→ DESCRIPTION OF THE TASK
Using the records that appear below, write out exactly the lines from the one with "for node in" through the one with "return 2 * np.pi", keeping both end lines.

═══ RECORDS SHOWN ═══

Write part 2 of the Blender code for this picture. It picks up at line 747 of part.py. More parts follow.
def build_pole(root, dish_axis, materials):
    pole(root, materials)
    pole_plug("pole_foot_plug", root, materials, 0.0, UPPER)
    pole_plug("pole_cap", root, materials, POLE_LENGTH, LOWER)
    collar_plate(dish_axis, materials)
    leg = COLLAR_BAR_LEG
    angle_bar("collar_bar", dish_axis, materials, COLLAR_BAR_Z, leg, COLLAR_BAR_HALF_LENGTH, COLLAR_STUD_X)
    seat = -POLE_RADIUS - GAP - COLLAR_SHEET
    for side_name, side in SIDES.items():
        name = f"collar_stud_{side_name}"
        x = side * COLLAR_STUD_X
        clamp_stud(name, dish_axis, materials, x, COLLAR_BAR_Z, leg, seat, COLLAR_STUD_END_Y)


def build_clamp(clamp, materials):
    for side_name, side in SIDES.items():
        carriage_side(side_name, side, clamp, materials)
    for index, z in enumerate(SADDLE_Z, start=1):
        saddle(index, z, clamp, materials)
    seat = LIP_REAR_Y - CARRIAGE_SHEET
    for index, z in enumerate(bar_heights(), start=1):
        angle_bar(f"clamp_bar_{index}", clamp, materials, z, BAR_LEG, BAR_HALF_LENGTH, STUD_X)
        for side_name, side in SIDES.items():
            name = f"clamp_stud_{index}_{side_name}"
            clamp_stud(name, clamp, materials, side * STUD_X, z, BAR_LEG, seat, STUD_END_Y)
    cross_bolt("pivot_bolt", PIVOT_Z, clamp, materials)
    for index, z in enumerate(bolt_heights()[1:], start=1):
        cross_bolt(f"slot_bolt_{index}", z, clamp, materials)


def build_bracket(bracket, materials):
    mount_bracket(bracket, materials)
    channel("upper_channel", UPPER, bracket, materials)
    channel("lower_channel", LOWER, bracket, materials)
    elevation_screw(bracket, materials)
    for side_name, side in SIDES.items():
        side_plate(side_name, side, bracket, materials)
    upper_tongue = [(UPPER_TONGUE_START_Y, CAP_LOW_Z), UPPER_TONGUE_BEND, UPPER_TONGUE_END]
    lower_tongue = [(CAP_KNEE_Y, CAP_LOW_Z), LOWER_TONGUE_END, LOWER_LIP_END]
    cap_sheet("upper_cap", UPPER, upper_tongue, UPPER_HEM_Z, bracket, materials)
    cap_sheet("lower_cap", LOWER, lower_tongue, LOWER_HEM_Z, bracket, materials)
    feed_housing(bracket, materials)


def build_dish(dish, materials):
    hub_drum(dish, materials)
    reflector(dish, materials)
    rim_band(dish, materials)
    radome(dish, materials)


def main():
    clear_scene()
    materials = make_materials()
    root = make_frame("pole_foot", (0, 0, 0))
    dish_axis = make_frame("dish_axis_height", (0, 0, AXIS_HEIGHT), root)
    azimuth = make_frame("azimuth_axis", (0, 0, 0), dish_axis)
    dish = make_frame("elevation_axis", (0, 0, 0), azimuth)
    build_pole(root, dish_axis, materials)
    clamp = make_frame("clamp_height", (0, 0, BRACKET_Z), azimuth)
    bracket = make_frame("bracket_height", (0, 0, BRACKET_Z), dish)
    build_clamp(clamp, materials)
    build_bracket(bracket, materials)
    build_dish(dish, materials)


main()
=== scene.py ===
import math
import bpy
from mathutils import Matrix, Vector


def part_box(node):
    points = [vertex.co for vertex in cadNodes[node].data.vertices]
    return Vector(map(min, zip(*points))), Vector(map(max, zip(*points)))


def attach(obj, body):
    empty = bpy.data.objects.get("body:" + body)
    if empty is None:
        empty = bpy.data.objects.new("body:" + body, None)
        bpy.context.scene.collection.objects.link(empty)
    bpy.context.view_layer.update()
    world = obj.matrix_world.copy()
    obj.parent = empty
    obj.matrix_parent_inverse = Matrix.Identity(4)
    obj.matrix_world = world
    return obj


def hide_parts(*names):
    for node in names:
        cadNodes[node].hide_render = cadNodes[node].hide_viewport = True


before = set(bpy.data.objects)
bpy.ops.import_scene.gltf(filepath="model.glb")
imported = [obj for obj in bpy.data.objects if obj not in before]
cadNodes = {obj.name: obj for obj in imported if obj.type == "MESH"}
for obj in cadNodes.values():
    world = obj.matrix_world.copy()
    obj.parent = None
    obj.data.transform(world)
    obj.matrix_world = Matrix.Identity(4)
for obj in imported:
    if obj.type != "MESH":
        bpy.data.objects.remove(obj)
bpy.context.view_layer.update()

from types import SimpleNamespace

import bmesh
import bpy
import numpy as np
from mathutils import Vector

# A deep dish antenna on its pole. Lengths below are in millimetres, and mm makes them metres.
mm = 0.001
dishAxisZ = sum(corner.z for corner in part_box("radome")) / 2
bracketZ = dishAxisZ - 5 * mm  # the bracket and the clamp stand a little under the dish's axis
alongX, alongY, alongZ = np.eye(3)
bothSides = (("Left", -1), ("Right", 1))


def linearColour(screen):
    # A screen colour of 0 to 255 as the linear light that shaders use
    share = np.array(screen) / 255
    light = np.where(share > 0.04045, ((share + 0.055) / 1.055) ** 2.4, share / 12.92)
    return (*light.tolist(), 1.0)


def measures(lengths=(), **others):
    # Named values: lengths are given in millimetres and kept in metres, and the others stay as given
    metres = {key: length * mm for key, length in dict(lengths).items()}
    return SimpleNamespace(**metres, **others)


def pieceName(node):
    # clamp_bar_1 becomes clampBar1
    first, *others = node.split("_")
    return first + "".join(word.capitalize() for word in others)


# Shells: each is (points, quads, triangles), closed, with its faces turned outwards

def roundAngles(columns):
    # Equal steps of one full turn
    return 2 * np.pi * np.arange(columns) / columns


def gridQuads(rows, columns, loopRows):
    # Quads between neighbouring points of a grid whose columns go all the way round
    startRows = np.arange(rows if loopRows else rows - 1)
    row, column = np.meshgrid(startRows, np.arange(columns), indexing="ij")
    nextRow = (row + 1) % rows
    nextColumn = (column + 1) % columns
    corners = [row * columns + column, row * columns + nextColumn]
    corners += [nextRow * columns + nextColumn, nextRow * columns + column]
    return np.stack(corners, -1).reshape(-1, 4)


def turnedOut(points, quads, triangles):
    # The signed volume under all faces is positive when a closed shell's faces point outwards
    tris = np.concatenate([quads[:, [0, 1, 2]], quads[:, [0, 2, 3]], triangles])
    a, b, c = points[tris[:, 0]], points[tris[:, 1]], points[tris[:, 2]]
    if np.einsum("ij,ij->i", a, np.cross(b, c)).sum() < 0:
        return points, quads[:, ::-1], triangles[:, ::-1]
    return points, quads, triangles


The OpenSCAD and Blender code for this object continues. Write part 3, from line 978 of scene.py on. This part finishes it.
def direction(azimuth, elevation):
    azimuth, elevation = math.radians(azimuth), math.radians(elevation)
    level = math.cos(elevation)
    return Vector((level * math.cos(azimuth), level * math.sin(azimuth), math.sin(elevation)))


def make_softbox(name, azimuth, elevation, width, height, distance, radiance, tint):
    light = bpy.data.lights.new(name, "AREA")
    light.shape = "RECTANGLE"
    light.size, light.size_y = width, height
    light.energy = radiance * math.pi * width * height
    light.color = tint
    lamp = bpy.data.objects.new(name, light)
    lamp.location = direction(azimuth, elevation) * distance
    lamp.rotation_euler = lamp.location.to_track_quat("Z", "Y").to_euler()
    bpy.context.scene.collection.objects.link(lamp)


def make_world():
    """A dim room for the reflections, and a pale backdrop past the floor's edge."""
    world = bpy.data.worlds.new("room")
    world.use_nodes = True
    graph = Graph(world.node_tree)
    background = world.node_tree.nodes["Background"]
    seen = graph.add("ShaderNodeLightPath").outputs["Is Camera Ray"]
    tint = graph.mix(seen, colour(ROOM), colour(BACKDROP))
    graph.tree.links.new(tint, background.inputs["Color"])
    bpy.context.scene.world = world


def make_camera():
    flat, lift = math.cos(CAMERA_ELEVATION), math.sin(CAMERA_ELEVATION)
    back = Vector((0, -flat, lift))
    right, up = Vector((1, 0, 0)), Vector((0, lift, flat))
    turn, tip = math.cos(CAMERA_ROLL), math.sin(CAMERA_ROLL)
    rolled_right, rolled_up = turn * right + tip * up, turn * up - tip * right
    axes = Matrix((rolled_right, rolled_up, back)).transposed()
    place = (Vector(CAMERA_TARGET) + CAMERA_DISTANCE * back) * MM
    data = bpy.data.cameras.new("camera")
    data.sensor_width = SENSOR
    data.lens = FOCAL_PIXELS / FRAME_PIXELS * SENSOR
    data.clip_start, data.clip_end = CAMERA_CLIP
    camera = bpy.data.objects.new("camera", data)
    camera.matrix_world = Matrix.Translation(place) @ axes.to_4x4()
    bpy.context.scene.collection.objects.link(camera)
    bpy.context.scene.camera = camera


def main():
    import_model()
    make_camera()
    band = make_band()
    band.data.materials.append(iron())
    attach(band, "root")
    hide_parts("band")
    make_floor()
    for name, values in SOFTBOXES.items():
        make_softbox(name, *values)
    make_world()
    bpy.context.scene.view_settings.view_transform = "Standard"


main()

═══

→ SOLUTION TO THIS TASK
    for node in names:
        cadNodes[node].hide_render = cadNodes[node].hide_viewport = True


before = set(bpy.data.objects)
bpy.ops.import_scene.gltf(filepath="model.glb")
imported = [obj for obj in bpy.data.objects if obj not in before]
cadNodes = {obj.name: obj for obj in imported if obj.type == "MESH"}
for obj in cadNodes.values():
    world = obj.matrix_world.copy()
    obj.parent = None
    obj.data.transform(world)
    obj.matrix_world = Matrix.Identity(4)
for obj in imported:
    if obj.type != "MESH":
        bpy.data.objects.remove(obj)
bpy.context.view_layer.update()

from types import SimpleNamespace

import bmesh
import bpy
import numpy as np
from mathutils import Vector

# A deep dish antenna on its pole. Lengths below are in millimetres, and mm makes them metres.
mm = 0.001
dishAxisZ = sum(corner.z for corner in part_box("radome")) / 2
bracketZ = dishAxisZ - 5 * mm  # the bracket and the clamp stand a little under the dish's axis
alongX, alongY, alongZ = np.eye(3)
bothSides = (("Left", -1), ("Right", 1))


def linearColour(screen):
    # A screen colour of 0 to 255 as the linear light that shaders use
    share = np.array(screen) / 255
    light = np.where(share > 0.04045, ((share + 0.055) / 1.055) ** 2.4, share / 12.92)
    return (*light.tolist(), 1.0)


def measures(lengths=(), **others):
    # Named values: lengths are given in millimetres and kept in metres, and the others stay as given
    metres = {key: length * mm for key, length in dict(lengths).items()}
    return SimpleNamespace(**metres, **others)


def pieceName(node):
    # clamp_bar_1 becomes clampBar1
    first, *others = node.split("_")
    return first + "".join(word.capitalize() for word in others)


# Shells: each is (points, quads, triangles), closed, with its faces turned outwards

def roundAngles(columns):
    # Equal steps of one full turn
    return 2 * np.pi * np.arange(columns) / columns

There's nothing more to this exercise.